Andersen is dismissive of many of these groups. But there is an easy relation between a mainstreaming of apocalyptic thinking and a mainstreaming of formerly hard core survivalist mentalities. One might not cause the other, but they both contribute to the zeitgeist.

Whether one chooses to see all of this as paranoia or preparedness is a personal call. But allow me to make an unprovable supposition: if there is one thing that is most likely to lead to some sort of breakdown in national order, it's not avian flu, hurricanes, global warming, or Armageddon. It is the war.

Perhaps this can be dismissed given my military background. "Man who has only hammer sees every problem as nail." Didn't Confucius say that? Nevertheless of all those other maelstroms, the one that is most immediate, growing, global, and certainly getting worse is the global Islamist insurgency - and unlike the other threats, it includes an adaptable, quickly learning enemy that seeks to kill as many as possible.

There are few places in the world or spheres of life now unaffected. Pakistan has ceded Waziristan to the Taliban. A coterie of Islamist judges have taken over Somalia. Thailand's new prime minister plans to "reach out" to those in the south of his country who have killed 1500 since 2004. The French police fight an intifada every night, and recently requested armored vehicles and water cannons to bolster their efforts. The British have asked university professors to keep tabs on Muslim students - because there are so many who could be radicals that the intelligence agencies need all the help they can get. And we haven't even touched Iraq, the ambitions of Iran, or its bosom buddy Kim Jong Il, who now professes a trio of more nuclear tests shortly.

One cannot listen to the Pope; watch South Park; walk into a bookstore; enter a university campus; or of course peruse the news without being inundated by reactions to or the influence of jihad.

Americans are therefore preparing for what might come, without really knowing what it might be, only that it will probably be bad to say the least.

The French military theorist Ardant du Picq ( . . . mandatory pause for snickers about French military theorists . . .) specialized in the moral dimension of war. "It is to be noted that when a body actually awaits the attack of another up to bayonet distance (something extraordinarily rare), and the attacking troop does not falter, the first does not defend itself." That lack of defense comes from the assumed moral superiority of the attacking force, due to the fact that at some subconscious level, a force that is confident enough in itself to attack, is also confident in its reasons for attacking, and maybe even in its world view.

Du Picq once related the story of a Russian unit that waited and waited for an attack, expecting to join the fight only after being struck first:

They say that the battle of Amstetten was the only one in which a line actually waited for the shock of another line charging with the bayonets.

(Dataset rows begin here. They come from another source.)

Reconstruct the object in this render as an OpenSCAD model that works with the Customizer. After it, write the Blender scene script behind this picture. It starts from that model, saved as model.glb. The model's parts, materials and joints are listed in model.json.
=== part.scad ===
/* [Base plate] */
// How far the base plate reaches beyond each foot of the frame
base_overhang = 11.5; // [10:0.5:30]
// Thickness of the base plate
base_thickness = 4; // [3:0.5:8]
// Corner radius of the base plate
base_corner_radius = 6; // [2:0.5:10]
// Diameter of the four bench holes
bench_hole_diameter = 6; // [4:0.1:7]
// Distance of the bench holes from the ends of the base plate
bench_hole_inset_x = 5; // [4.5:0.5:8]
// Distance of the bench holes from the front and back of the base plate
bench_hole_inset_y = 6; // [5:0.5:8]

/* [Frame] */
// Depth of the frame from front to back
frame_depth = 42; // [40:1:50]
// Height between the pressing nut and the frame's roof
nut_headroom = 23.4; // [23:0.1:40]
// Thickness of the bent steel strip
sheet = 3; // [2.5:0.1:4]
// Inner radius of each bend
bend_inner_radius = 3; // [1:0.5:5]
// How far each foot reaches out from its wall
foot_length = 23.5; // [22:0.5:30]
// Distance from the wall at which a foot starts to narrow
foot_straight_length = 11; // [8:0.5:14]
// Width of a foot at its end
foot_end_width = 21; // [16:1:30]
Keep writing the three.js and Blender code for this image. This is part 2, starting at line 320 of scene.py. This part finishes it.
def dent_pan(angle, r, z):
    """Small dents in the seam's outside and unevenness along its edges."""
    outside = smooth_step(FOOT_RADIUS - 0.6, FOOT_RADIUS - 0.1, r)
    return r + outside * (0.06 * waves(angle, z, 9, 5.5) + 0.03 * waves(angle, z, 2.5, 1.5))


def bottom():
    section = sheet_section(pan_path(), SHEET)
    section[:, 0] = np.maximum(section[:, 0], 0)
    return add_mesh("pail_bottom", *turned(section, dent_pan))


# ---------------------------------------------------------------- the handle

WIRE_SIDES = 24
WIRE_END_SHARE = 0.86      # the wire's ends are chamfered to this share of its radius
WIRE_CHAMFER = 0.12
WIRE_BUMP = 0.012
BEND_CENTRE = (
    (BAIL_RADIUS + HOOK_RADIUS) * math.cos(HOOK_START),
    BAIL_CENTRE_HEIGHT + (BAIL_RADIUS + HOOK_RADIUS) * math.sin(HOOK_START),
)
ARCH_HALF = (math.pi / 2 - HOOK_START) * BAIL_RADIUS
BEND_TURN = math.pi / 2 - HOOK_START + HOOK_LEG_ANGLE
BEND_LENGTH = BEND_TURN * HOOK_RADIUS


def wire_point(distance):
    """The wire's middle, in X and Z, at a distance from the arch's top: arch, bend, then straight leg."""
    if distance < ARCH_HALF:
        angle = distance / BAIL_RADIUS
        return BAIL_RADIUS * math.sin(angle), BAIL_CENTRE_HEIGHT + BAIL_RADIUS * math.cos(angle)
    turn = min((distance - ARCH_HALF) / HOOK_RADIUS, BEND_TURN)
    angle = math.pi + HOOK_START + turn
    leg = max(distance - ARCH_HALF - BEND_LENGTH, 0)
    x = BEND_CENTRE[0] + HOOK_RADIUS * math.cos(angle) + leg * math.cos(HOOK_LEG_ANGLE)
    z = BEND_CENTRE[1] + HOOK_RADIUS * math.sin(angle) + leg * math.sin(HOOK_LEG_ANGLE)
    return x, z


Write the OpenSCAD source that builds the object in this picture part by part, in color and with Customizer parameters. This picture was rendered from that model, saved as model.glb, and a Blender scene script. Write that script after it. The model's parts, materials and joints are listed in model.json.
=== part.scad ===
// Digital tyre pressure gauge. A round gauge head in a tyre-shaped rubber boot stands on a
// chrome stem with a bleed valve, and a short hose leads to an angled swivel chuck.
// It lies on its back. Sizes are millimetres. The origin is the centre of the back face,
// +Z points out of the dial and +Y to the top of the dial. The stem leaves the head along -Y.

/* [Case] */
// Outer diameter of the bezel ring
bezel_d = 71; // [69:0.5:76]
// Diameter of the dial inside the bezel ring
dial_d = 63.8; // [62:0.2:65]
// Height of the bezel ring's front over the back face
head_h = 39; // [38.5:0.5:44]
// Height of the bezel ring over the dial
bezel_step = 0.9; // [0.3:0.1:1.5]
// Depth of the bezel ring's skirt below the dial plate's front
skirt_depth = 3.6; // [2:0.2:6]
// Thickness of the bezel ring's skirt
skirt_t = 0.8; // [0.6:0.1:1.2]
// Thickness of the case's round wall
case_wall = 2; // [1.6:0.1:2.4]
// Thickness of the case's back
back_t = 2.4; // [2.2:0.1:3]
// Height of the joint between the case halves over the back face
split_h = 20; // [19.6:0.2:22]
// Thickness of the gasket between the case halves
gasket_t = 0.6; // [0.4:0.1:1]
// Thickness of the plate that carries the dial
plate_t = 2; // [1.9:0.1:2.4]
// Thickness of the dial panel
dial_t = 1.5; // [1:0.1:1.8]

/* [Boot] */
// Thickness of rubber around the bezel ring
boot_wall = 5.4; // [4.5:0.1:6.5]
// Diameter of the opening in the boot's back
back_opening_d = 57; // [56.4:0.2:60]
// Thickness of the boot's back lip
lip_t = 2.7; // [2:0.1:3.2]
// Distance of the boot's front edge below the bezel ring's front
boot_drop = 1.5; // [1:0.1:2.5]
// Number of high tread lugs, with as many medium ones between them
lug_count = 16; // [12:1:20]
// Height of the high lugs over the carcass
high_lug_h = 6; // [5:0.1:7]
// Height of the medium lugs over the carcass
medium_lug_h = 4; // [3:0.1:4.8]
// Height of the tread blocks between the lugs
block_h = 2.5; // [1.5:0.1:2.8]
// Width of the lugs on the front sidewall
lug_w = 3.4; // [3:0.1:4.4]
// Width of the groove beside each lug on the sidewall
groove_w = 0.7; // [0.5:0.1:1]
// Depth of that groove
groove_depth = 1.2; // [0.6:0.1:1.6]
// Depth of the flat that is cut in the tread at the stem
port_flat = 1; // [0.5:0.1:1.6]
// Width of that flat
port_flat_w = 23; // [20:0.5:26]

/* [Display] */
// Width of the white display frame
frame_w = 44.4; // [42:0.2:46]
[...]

Even then the Russians gave way before the moral and not before the physical impulse. They were already disconcerted, wavering, worried, hesitant, vacillating, when the blow fell. They waited long enough to receive bayonet thrusts, even blows with the rifle.

This done, they fled. He who calm and strong of heart awaits his enemy, has all the advantage of fire. But the moral impulse of the assailant demoralizes the assailed. He is frightened; he sets his sight no longer; he does not even aim his piece.

Back in August, when Tony Blair gave a important yet largely ignored speech in Los Angeles, he made these comments about our enemies:

Sometimes political strategy comes deliberatively, sometimes by instinct. For this movement, it was probably by instinct. It has an ideology, a worldview, it has deep convictions and the determination of the fanatic. It resembles in many ways early revolutionary Communism. It doesn't always need structures and command centres or even explicit communication. It knows what it thinks.

So it does. And while the American people may be divided on many issues, they are preparing for what is to come, practicing their own form of strategy by instinct - and rightly so, for, given our present course, the horrors visited upon us thus far may merit a mere footnote compared to those to be loosed upon us in the trials ahead.